Markande, who owns a petrol pump near Ghazipur district’s Khalispur village, told me that the Nandganj Police Station sent him a notice to not give diesel to tractors at 4 pm on 23 January. Markande sent me the notice: it did not name who it was issued for but mentioned that it was issued by Rakesh Kumar Singh, the SHO of Nandgang Police Station. Rakesh denied issuing such a notice. But Markande told me, “The police is still going to villages and asking people to not give diesel to tractors.” He also shared a notice with me which was issued to another person, asking to not ply their tractor between 22 January and 26 January.
Pranjal Yadav, a student of law at Delhi University, who is currently living in the Bhatoli village, told me his family was suffering because they have been unable to use their tractor. While his father, who is a farmer, has not been issued such a notice, Pranjal said that the direction of not plying tractors till 26 January “was being applied to the whole district.” Pranjal told me he went to get diesel for the tractor once, but the petrol pump refused. “That aside, we cannot bring the tractor out of our house for three days—they are immediately imposing fines and handing you a notice,” he said. According to him, police vehicles that arrive after dialling 112—the state’s emergency number—are visible around his village. “It’s just about the farmers’ movement,” he said. “The government is trying to suppress it in every possible way.”
“The tractor at my place is used not just on farms, but also to carry bricks,” Pranjal said. “We cannot take our tractor out of our home. All work that has to be done with tractors on farms has been stopped. Irrigation or any material that has to be carried to the city—none of that work can be done.” He added, “The government’s intention in this movement has never been right. Now, I feel that it does not even want to solve the farmers’ problem.”
Two farmers’ leaders from the AIKS told me that officials from the Nonhara Police Station came to their house and made them sign some notices.

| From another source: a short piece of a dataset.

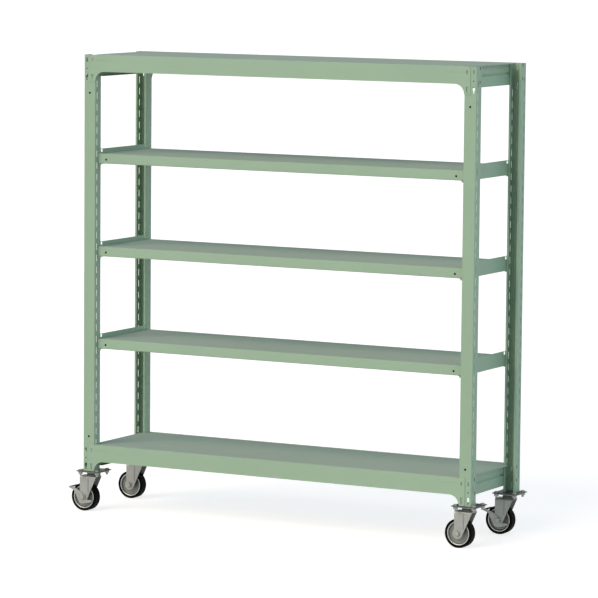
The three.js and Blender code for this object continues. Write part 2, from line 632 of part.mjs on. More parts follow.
const sideBeam = sideBeamGeometry();
const deck = deckGeometry();
const tiers = [
  { name: "top", height: POST_HEIGHT, holes: TOP_HOLES },
  { name: "bottom", height: BOTTOM_TIER_HEIGHT, holes: FOOT_HOLES },
];
for (const { name, height, holes } of tiers) {
  const z = FOOT_HEIGHT + height;
  const beam = longBeamGeometry(holes, height);
  rack.add(place(mesh(name + "_beam_front", beam, PAINT), 0, -halfDepth, z));
  rack.add(place(mesh(name + "_beam_rear", beam, PAINT), 0, halfDepth, z, Math.PI));
  rack.add(place(mesh(name + "_side_beam_left", sideBeam, PAINT), -halfWidth, 0, z));
  rack.add(place(mesh(name + "_side_beam_right", sideBeam, PAINT), halfWidth, 0, z, Math.PI));
  rack.add(place(mesh(name + "_deck", deck, BOARD_PAINT), 0, 0, z));
}

const shelf = shelfGeometry();
const rail = railGeometry();
SHELF_TIERS.forEach((height, i) => {
  const name = SHELF_NAMES[i];
  const z = FOOT_HEIGHT + height;
  rack.add(place(mesh(name + "_shelf", shelf, BOARD_PAINT), 0, 0, z));
  rack.add(place(mesh(name + "_rail_left", rail, PAINT), -halfWidth, 0, z));
  rack.add(place(mesh(name + "_rail_right", rail, PAINT), halfWidth, 0, z, Math.PI));
});

export default part;
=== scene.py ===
"""Looks for the mobile steel rack: painted frame, matt boards and zinc plated casters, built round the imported
frame. Everything is in metres, in the frame of the part: +Z up, X along the shelves, Y from front to rear."""
import math

import bmesh
import bpy
from bpy.props import FloatProperty, FloatVectorProperty, IntProperty, PointerProperty
from mathutils import Matrix, Vector


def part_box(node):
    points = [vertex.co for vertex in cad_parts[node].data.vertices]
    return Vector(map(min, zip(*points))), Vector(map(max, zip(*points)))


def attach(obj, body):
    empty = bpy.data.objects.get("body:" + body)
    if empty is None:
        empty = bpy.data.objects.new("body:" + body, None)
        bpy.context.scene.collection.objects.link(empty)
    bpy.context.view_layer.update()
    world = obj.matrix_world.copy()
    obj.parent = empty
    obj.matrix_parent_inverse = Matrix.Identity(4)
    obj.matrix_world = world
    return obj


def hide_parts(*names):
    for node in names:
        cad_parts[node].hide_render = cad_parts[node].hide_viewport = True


bl_info = {
    "name": "Mobile steel rack",
    "version": (1, 0, 0),
    "blender": (4, 5, 0),
    "location": "3D View > Sidebar > Rack",
    "description": "Builds the looks of a slotted post rack on swivel casters",
    "category": "Object",
}

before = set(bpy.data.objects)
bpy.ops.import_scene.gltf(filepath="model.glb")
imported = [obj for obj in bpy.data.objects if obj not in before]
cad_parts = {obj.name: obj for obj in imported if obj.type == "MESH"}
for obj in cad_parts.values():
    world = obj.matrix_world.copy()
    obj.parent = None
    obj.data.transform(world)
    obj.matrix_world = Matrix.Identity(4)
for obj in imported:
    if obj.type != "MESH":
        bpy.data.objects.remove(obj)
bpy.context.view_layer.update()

MM = 0.001
CORNERS = ("front_left", "front_right", "rear_left", "rear_right")
BRAKED = ("front_left", "rear_right")
TIERS = ("top", "bottom")
SHELVES = ("upper", "middle", "lower")
SIDES = ("left", "right")
WORLD_UP = Vector((0, 0, 1))
ACROSS = (0, 1, 0)  # axis of the wheels

# Sizes of the solids that the new pieces line up with.
SEAT = 0.3 * MM  # gap that touching pieces keep
POST_SHEET = 1.6 * MM
BEAM_SHEET = 2 * MM
BEAD_RISE = 1.7 * MM  # by which a long beam's bead stands proud
HOLE_COLUMN = 14.5 * MM  # columns of holes either side of the middle of a post's web
PLUG_DROP, PLUG_RISE = 163.5 * MM, 152 * MM  # round holes of a post, from its top and its foot
BOTTOM_TIER = 116 * MM  # bottom deck above the posts' feet
SCREW_INSET, SCREW_DROP = 97 * MM, 24.5 * MM  # holes in a shelf's edges, from the posts' flanks and its top

# What the mesh helpers go by.
WELD = 0.002 * MM  # points closer than this become one
COPLANAR = math.radians(0.5)  # faces that differ by less become one
SHARP = math.radians(32)  # edges that turn more stay sharp in the shading
ROUNDED = math.radians(30)  # edges that turn more are rounded
SQUARE = math.radians(80)  # edges that turn more are square corners
FOLD = (math.radians(40), math.radians(50))  # turn at either edge of a folded corner's facet
BEND_LENGTH = 80 * MM  # the bends of a sheet are longer than this
SLACK = 1.1  # an edge across a sheet is at most this many sheets long
STRAIGHT = 0.99  # and at least this part of it lies along x or y
ALONG = 0.9  # part of a unit vector along z from which a face counts as level and an edge as upright
SKIN = 0.02 * MM  # by which foot plates and tyres stay under their CAD size

# Roundings of the two edges of a folded corner's facet.
POST_BEND, LONG_BEAM_BEND, SIDE_BEAM_BEND, SHELF_BEND = 0.4 * MM, 0.7 * MM, 0.25 * MM, 0.3 * MM
THIN = 0.8  # share of the usual rounding on the thinner sheet of shelves and rails
FINE_EDGE = 0.2 * MM  # rounding of the frame's small fasteners

FLOOR = 400  # half the floor's width, in metres
PICTURE = 598  # width of the picture, in pixels


def linear(code):
    """An sRGB hex colour such as "9ab398" as linear red, green and blue, and an alpha of 1."""
    values = [int(code[i : i + 2], 16) / 255 for i in (0, 2, 4)]
    return (*[v / 12.92 if v <= 0.04045 else ((v + 0.055) / 1.055) ** 2.4 for v in values], 1.0)


class RackSizes(bpy.types.PropertyGroup):
    """Sizes that a user may want to change"""

    edge: FloatProperty(
        name="Edge rounding", description="Rounding of folded sheet edges", default=0.5 * MM, unit="LENGTH"
    )
    hard_edge: FloatProperty(
        name="Fastener rounding", description="Rounding of bolts and plates", default=0.4 * MM, unit="LENGTH"
    )
    edge_steps: IntProperty(name="Edge steps", description="Steps in each rounded edge", default=2, min=1)
    round_steps: IntProperty(name="Round steps", description="Steps round a wheel", default=96, min=24)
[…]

One of them was Rajendra Yadav, a former member of legislative assembly of Ghazipur from the Communist Party of India and the state secretary of the All India Kisan Sabha. He told me that on the evening of 23 January, seven or eight officials from the station including the SHO had come to his house. “They got a notice signed from me and then took it back,” he said, before adding that they did not let him read the notice.
Janardan Ram, a resident of Rasulpur village who is the district president of the All India Kisan Sabha, told me on 25 January that the SHO came to his house and asked him to sign a paper and left. Ram said he was not allowed to read the notice. After he left, Ram said two policemen were deployed in his house and refused to let him out. When asked about both the leaders, Shailesh, the SHO, said that many leaders are being made to sign notices so that they do not participate in the rally. When I specifically asked him about Rajendra’s account, he said, “So, this is not the first time he was made to sign this.” He then hung up the phone.
“The administration is harassing farmers’ leaders,” Ram added. “They want to keep farmers’ leaders shut in their homes. Even if they put us jail, we will not stop our programs. They are completely scared of the farmers and are now adopting all kinds of tactics. They want to show that there is no movement against the laws in Uttar Pradesh.”
Earlier this month, I reported that three other farmers’ leaders in Uttar Pradesh had alleged that the police was harassing them to stifle the farmers’ movement in the state. One of the leaders had alleged that the police had disallowed her from stepping out of her house for a day. They, too, said that the government wants to show that there is no movement against the laws in the state.
Everyone I spoke to said that the Ghazipur Police was trying its best to suppress the movement. “See, this government is scared of farmers,” Markande, the petrol pump owner, said. Markande said he also owns a six-bigha huge farmland. Referring to the chief minister, Ajay Singh Bisht, he told me, “This Yogi Adityanath government wants to show that there is no movement in Uttar Pradesh, especially eastern Uttar Pradesh.” Ramesh Kumar, the journalist, said, that despite the police’s notices and decrees, “People are coming out. Whenever the farmers’ committee in Delhi calls from protests, the farmers in Ghazipur district also mobilise.” He added, “To end this movement, the government is trying to use all the institutions at its disposal—whether it is in Uttar Pradesh or the whole country. Sometimes they start calling people ‘Khalistani,’ sometimes something else. But the movement has shattered all such labels.”
Like others, Ramesh told me that “Ghazipur’s farmers want to come to Delhi. The farmers here are also filled with anger.” Markande said, “Just as the prices of diesel and fertilizers have increased, for many farmers the cost of cultivation has also increased. Everyone is suffering at the hands of this government.” Referring to the police’s moves to deter the tractor rally, he said, “The administration is only strengthening the farmers’ movement by doing this. Those who were not understanding earlier that the government is doing something wrong are understanding that now.”
Gopal Swaroop Pandey, the district president of the Kisan Sangharsh Samiti—a farmers’ collective in Ghazipur—told me that the government intends to “discourage” the farmers. But, he said, “We will do our programme. Whether they arrest us or do whatever, we will not stop.”